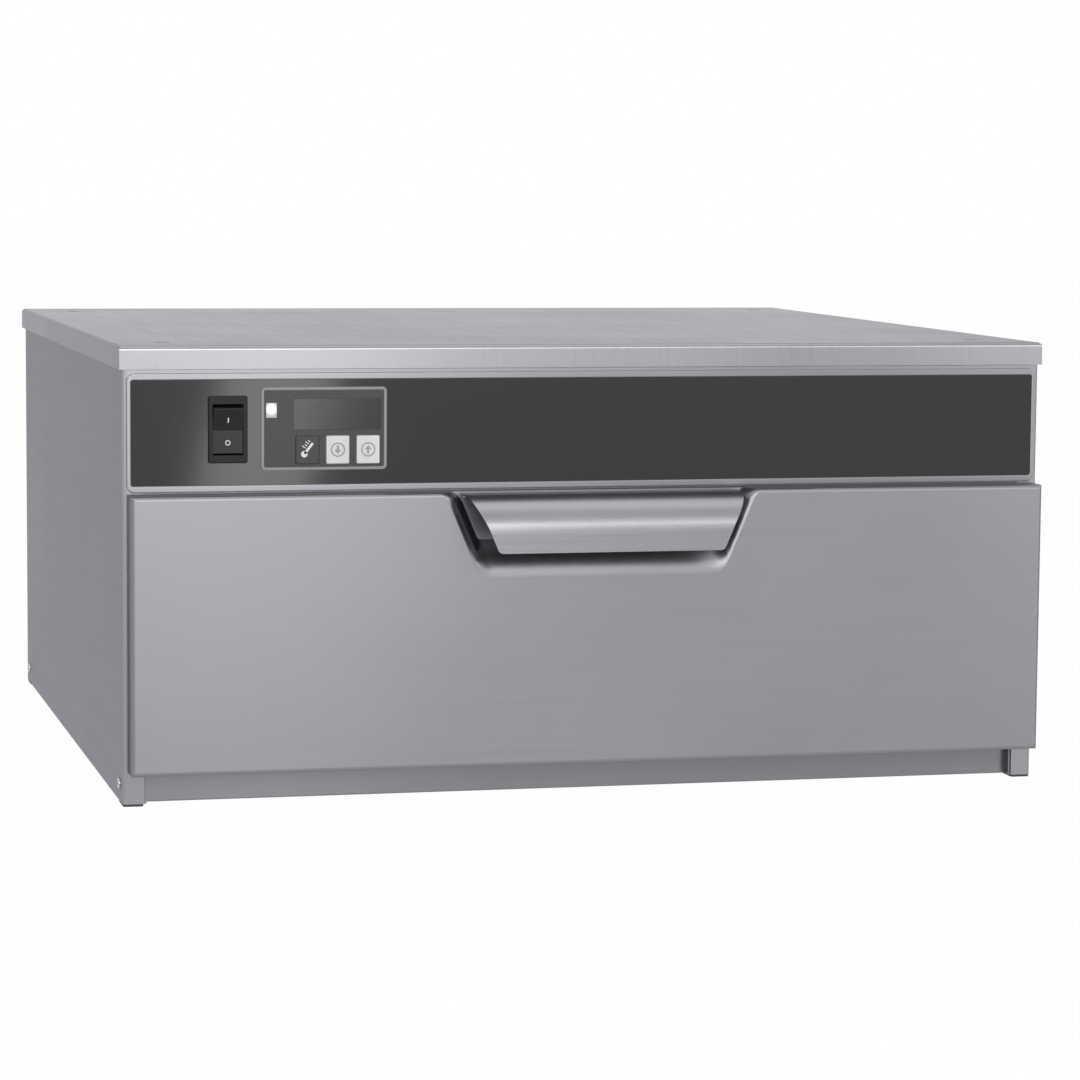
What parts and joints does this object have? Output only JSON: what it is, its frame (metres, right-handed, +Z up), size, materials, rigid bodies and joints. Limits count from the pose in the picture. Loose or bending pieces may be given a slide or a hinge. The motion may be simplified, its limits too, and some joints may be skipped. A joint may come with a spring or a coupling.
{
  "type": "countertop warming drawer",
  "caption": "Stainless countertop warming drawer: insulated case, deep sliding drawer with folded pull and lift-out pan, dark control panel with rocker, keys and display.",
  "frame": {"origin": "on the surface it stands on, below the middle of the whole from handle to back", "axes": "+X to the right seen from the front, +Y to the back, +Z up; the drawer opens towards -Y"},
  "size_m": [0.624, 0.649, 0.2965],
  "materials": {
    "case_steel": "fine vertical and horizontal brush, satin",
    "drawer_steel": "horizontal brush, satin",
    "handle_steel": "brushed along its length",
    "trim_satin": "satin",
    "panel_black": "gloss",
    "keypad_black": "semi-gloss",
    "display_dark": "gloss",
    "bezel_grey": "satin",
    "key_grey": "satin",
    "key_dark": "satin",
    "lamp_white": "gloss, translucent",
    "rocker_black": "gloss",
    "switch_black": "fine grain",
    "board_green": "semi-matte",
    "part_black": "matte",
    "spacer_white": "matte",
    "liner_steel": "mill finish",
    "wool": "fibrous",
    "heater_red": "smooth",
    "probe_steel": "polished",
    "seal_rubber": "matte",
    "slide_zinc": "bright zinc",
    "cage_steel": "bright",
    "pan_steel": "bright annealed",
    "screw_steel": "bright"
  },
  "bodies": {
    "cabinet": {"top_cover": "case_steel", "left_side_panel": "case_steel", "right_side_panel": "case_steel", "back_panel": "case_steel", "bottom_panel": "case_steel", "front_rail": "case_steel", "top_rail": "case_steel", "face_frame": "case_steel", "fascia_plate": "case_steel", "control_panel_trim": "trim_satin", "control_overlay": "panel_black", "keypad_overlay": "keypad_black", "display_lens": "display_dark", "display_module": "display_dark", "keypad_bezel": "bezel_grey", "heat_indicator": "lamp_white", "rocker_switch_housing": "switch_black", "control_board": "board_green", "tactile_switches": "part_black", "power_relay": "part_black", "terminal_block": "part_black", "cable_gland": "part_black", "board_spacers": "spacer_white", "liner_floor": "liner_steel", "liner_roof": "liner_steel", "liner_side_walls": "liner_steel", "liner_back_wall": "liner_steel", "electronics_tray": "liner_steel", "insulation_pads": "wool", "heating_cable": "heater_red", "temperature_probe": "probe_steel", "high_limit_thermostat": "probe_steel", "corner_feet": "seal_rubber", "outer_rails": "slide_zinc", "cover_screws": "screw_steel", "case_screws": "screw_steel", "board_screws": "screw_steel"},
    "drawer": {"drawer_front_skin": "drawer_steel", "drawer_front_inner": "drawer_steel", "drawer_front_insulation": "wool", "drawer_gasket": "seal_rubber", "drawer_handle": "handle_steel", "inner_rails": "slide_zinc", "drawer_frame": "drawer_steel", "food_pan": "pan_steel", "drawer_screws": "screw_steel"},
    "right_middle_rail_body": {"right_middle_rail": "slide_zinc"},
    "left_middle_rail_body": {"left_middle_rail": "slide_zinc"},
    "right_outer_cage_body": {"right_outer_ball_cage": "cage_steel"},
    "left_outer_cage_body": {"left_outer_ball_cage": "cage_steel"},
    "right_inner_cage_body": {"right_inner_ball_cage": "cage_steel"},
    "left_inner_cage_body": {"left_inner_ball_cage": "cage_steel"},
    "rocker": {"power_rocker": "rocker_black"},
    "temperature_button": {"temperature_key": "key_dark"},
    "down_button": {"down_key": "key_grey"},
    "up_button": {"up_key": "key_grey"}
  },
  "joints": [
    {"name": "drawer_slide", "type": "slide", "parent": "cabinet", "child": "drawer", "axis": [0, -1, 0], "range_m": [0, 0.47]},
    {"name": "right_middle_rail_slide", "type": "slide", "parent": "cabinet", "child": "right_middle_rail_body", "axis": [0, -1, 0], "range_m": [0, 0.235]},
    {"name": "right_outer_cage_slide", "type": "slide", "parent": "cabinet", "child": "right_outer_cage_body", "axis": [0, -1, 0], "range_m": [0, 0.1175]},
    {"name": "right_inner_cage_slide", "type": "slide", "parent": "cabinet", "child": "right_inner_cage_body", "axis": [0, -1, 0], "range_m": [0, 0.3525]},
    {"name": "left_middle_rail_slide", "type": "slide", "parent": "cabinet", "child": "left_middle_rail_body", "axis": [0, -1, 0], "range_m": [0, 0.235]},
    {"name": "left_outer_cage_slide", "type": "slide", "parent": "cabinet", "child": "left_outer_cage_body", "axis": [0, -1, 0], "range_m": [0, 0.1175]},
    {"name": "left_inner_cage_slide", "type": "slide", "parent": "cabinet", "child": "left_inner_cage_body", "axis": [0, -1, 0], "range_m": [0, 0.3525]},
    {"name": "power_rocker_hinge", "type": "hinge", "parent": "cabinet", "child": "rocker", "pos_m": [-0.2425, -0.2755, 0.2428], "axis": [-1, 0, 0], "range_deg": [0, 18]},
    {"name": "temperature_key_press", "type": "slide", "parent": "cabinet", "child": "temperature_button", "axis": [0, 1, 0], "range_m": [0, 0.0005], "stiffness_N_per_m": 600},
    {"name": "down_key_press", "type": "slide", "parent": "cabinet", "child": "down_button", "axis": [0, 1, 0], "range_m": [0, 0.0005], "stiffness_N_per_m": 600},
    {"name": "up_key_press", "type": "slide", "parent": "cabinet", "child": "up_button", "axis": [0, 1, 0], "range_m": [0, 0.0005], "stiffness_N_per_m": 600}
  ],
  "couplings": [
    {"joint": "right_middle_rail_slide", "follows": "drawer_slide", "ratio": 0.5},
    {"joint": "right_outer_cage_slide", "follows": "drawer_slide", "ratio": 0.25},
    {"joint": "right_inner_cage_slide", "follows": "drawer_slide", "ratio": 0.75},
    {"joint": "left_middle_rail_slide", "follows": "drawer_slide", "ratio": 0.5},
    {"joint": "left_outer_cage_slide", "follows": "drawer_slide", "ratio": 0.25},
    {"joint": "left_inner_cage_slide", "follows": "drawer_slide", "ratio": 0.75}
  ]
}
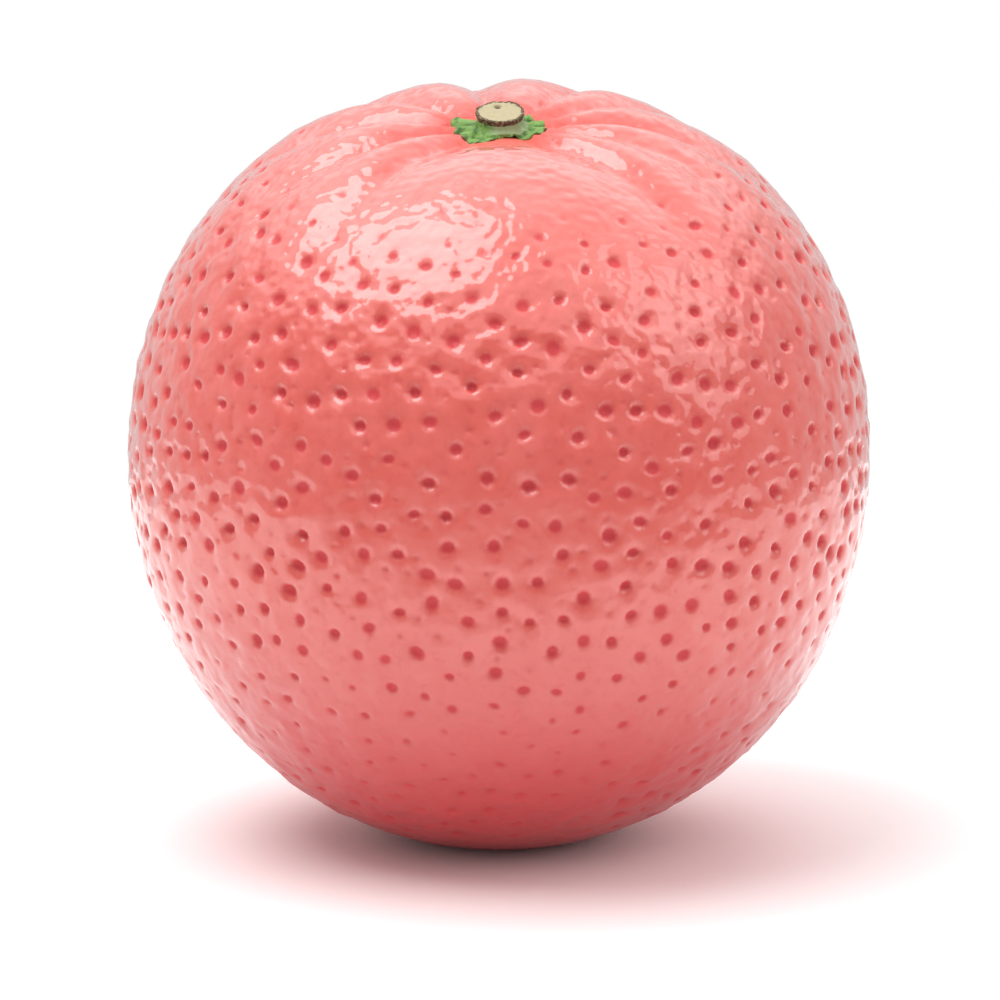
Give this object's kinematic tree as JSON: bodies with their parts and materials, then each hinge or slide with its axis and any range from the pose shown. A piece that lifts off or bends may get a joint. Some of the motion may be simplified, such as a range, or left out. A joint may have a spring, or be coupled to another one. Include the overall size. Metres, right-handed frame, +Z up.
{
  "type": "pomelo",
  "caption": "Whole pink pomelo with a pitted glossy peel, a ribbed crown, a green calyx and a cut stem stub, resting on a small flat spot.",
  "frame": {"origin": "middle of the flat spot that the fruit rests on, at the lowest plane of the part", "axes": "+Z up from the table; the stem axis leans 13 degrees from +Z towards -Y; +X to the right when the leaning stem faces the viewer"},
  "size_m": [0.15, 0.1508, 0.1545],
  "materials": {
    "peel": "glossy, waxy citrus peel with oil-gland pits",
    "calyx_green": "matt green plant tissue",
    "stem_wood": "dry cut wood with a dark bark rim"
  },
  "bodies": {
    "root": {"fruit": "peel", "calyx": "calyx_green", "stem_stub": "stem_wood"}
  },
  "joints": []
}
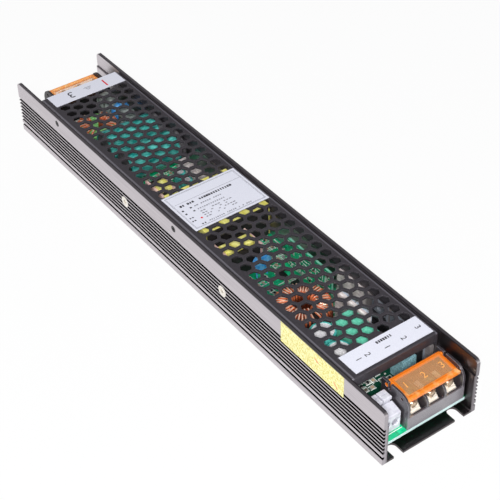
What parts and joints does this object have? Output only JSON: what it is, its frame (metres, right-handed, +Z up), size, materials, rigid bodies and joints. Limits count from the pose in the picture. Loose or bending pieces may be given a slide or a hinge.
○ ○ ○ ○ ○
* Problem details:
Extract the data in full. Keep it word for word.

* Expected output:
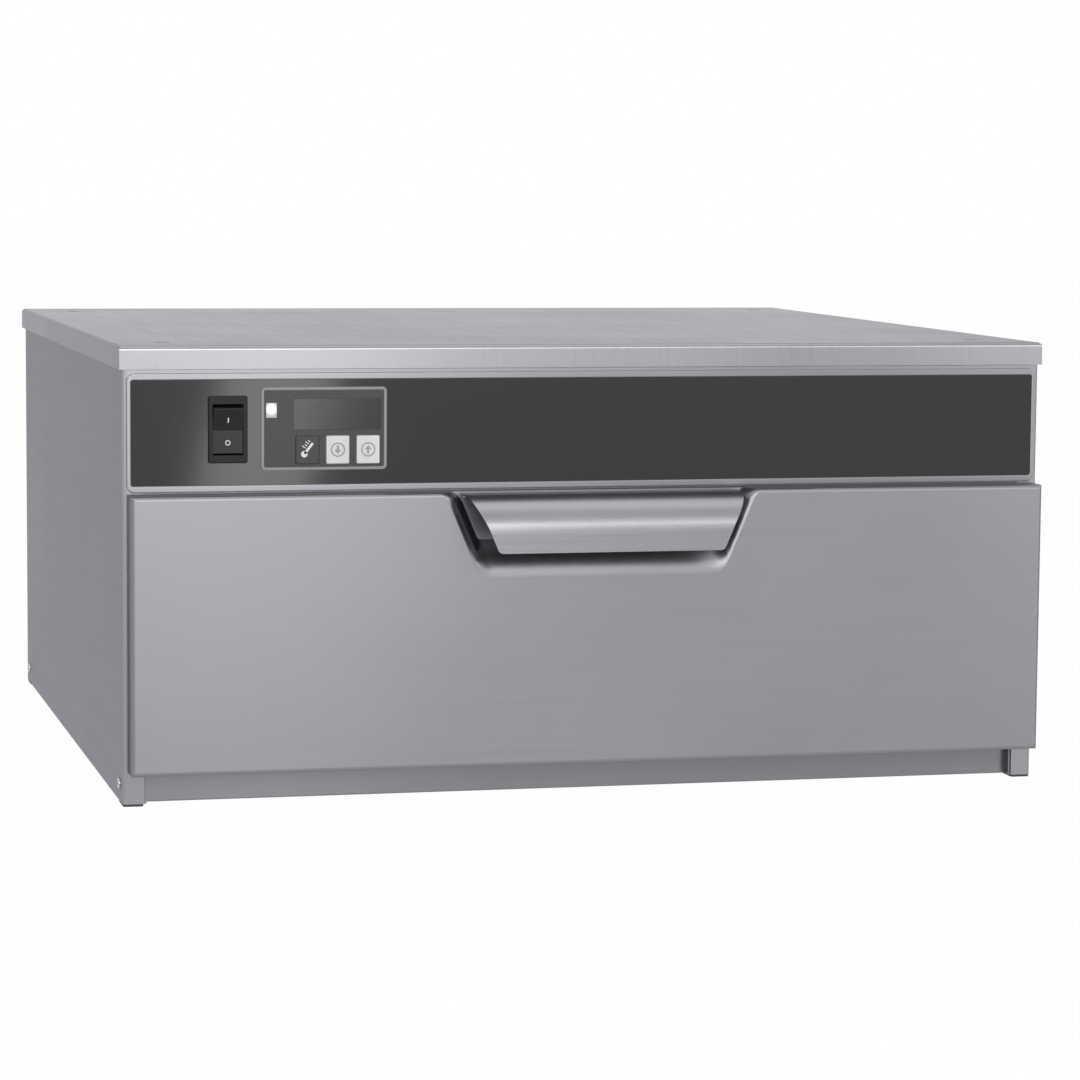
What parts and joints does this object have? Output only JSON: what it is, its frame (metres, right-handed, +Z up), size, materials, rigid bodies and joints. Limits count from the pose in the picture. Loose or bending pieces may be given a slide or a hinge. The motion may be simplified, its limits too, and some joints may be skipped. A joint may come with a spring or a coupling.
{
  "type": "countertop warming drawer",
  "caption": "Stainless countertop warming drawer: insulated case, deep sliding drawer with folded pull and lift-out pan, dark control panel with rocker, keys and display.",
  "frame": {"origin": "on the surface it stands on, below the middle of the whole from handle to back", "axes": "+X to the right seen from the front, +Y to the back, +Z up; the drawer opens towards -Y"},
  "size_m": [0.624, 0.649, 0.2965],
  "materials": {
    "case_steel": "fine vertical and horizontal brush, satin",
    "drawer_steel": "horizontal brush, satin",
    "handle_steel": "brushed along its length",
    "trim_satin": "satin",
    "panel_black": "gloss",
    "keypad_black": "semi-gloss",
    "display_dark": "gloss",
    "bezel_grey": "satin",
    "key_grey": "satin",
    "key_dark": "satin",
    "lamp_white": "gloss, translucent",
    "rocker_black": "gloss",
    "switch_black": "fine grain",
    "board_green": "semi-matte",
    "part_black": "matte",
    "spacer_white": "matte",
    "liner_steel": "mill finish",
    "wool": "fibrous",
    "heater_red": "smooth",
    "probe_steel": "polished",
    "seal_rubber": "matte",
    "slide_zinc": "bright zinc",
    "cage_steel": "bright",
    "pan_steel": "bright annealed",
    "screw_steel": "bright"
  },
  "bodies": {
    "cabinet": {"top_cover": "case_steel", "left_side_panel": "case_steel", "right_side_panel": "case_steel", "back_panel": "case_steel", "bottom_panel": "case_steel", "front_rail": "case_steel", "top_rail": "case_steel", "face_frame": "case_steel", "fascia_plate": "case_steel", "control_panel_trim": "trim_satin", "control_overlay": "panel_black", "keypad_overlay": "keypad_black", "display_lens": "display_dark", "display_module": "display_dark", "keypad_bezel": "bezel_grey", "heat_indicator": "lamp_white", "rocker_switch_housing": "switch_black", "control_board": "board_green", "tactile_switches": "part_black", "power_relay": "part_black", "terminal_block": "part_black", "cable_gland": "part_black", "board_spacers": "spacer_white", "liner_floor": "liner_steel", "liner_roof": "liner_steel", "liner_side_walls": "liner_steel", "liner_back_wall": "liner_steel", "electronics_tray": "liner_steel", "insulation_pads": "wool", "heating_cable": "heater_red", "temperature_probe": "probe_steel", "high_limit_thermostat": "probe_steel", "corner_feet": "seal_rubber", "outer_rails": "slide_zinc", "cover_screws": "screw_steel", "case_screws": "screw_steel", "board_screws": "screw_steel"},
    "drawer": {"drawer_front_skin": "drawer_steel", "drawer_front_inner": "drawer_steel", "drawer_front_insulation": "wool", "drawer_gasket": "seal_rubber", "drawer_handle": "handle_steel", "inner_rails": "slide_zinc", "drawer_frame": "drawer_steel", "food_pan": "pan_steel", "drawer_screws": "screw_steel"},
    "right_middle_rail_body": {"right_middle_rail": "slide_zinc"},
    "left_middle_rail_body": {"left_middle_rail": "slide_zinc"},
    "right_outer_cage_body": {"right_outer_ball_cage": "cage_steel"},
    "left_outer_cage_body": {"left_outer_ball_cage": "cage_steel"},
    "right_inner_cage_body": {"right_inner_ball_cage": "cage_steel"},
    "left_inner_cage_body": {"left_inner_ball_cage": "cage_steel"},
    "rocker": {"power_rocker": "rocker_black"},
    "temperature_button": {"temperature_key": "key_dark"},
    "down_button": {"down_key": "key_grey"},
    "up_button": {"up_key": "key_grey"}
  },
  "joints": [
    {"name": "drawer_slide", "type": "slide", "parent": "cabinet", "child": "drawer", "axis": [0, -1, 0], "range_m": [0, 0.47]},
    {"name": "right_middle_rail_slide", "type": "slide", "parent": "cabinet", "child": "right_middle_rail_body", "axis": [0, -1, 0], "range_m": [0, 0.235]},
    {"name": "right_outer_cage_slide", "type": "slide", "parent": "cabinet", "child": "right_outer_cage_body", "axis": [0, -1, 0], "range_m": [0, 0.1175]},
    {"name": "right_inner_cage_slide", "type": "slide", "parent": "cabinet", "child": "right_inner_cage_body", "axis": [0, -1, 0], "range_m": [0, 0.3525]},
    {"name": "left_middle_rail_slide", "type": "slide", "parent": "cabinet", "child": "left_middle_rail_body", "axis": [0, -1, 0], "range_m": [0, 0.235]},
    {"name": "left_outer_cage_slide", "type": "slide", "parent": "cabinet", "child": "left_outer_cage_body", "axis": [0, -1, 0], "range_m": [0, 0.1175]},
    {"name": "left_inner_cage_slide", "type": "slide", "parent": "cabinet", "child": "left_inner_cage_body", "axis": [0, -1, 0], "range_m": [0, 0.3525]},
    {"name": "power_rocker_hinge", "type": "hinge", "parent": "cabinet", "child": "rocker", "pos_m": [-0.2425, -0.2755, 0.2428], "axis": [-1, 0, 0], "range_deg": [0, 18]},
    {"name": "temperature_key_press", "type": "slide", "parent": "cabinet", "child": "temperature_button", "axis": [0, 1, 0], "range_m": [0, 0.0005], "stiffness_N_per_m": 600},
    {"name": "down_key_press", "type": "slide", "parent": "cabinet", "child": "down_button", "axis": [0, 1, 0], "range_m": [0, 0.0005], "stiffness_N_per_m": 600},
    {"name": "up_key_press", "type": "slide", "parent": "cabinet", "child": "up_button", "axis": [0, 1, 0], "range_m": [0, 0.0005], "stiffness_N_per_m": 600}
  ],
  "couplings": [
    {"joint": "right_middle_rail_slide", "follows": "drawer_slide", "ratio": 0.5},
    {"joint": "right_outer_cage_slide", "follows": "drawer_slide", "ratio": 0.25},
    {"joint": "right_inner_cage_slide", "follows": "drawer_slide", "ratio": 0.75},
    {"joint": "left_middle_rail_slide", "follows": "drawer_slide", "ratio": 0.5},
    {"joint": "left_outer_cage_slide", "follows": "drawer_slide", "ratio": 0.25},
    {"joint": "left_inner_cage_slide", "follows": "drawer_slide", "ratio": 0.75}
  ]
}
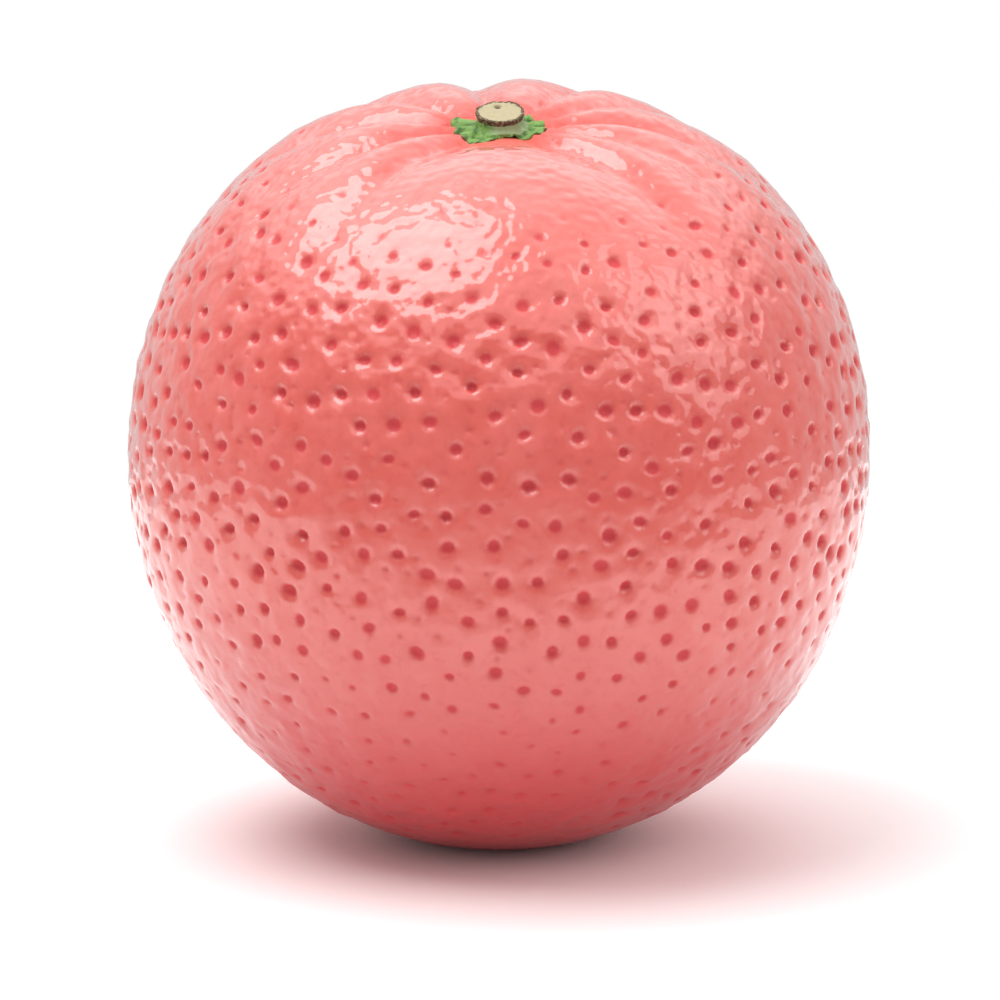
Give this object's kinematic tree as JSON: bodies with their parts and materials, then each hinge or slide with its axis and any range from the pose shown. A piece that lifts off or bends may get a joint. Some of the motion may be simplified, such as a range, or left out. A joint may have a spring, or be coupled to another one. Include the overall size. Metres, right-handed frame, +Z up.
{
  "type": "pomelo",
  "caption": "Whole pink pomelo with a pitted glossy peel, a ribbed crown, a green calyx and a cut stem stub, resting on a small flat spot.",
  "frame": {"origin": "middle of the flat spot that the fruit rests on, at the lowest plane of the part", "axes": "+Z up from the table; the stem axis leans 13 degrees from +Z towards -Y; +X to the right when the leaning stem faces the viewer"},
  "size_m": [0.15, 0.1508, 0.1545],
  "materials": {
    "peel": "glossy, waxy citrus peel with oil-gland pits",
    "calyx_green": "matt green plant tissue",
    "stem_wood": "dry cut wood with a dark bark rim"
  },
  "bodies": {
    "root": {"fruit": "peel", "calyx": "calyx_green", "stem_stub": "stem_wood"}
  },
  "joints": []
}
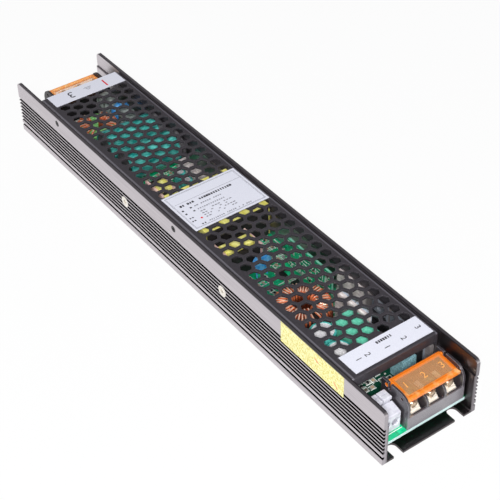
What parts and joints does this object have? Output only JSON: what it is, its frame (metres, right-handed, +Z up), size, materials, rigid bodies and joints. Limits count from the pose in the picture. Loose or bending pieces may be given a slide or a hinge.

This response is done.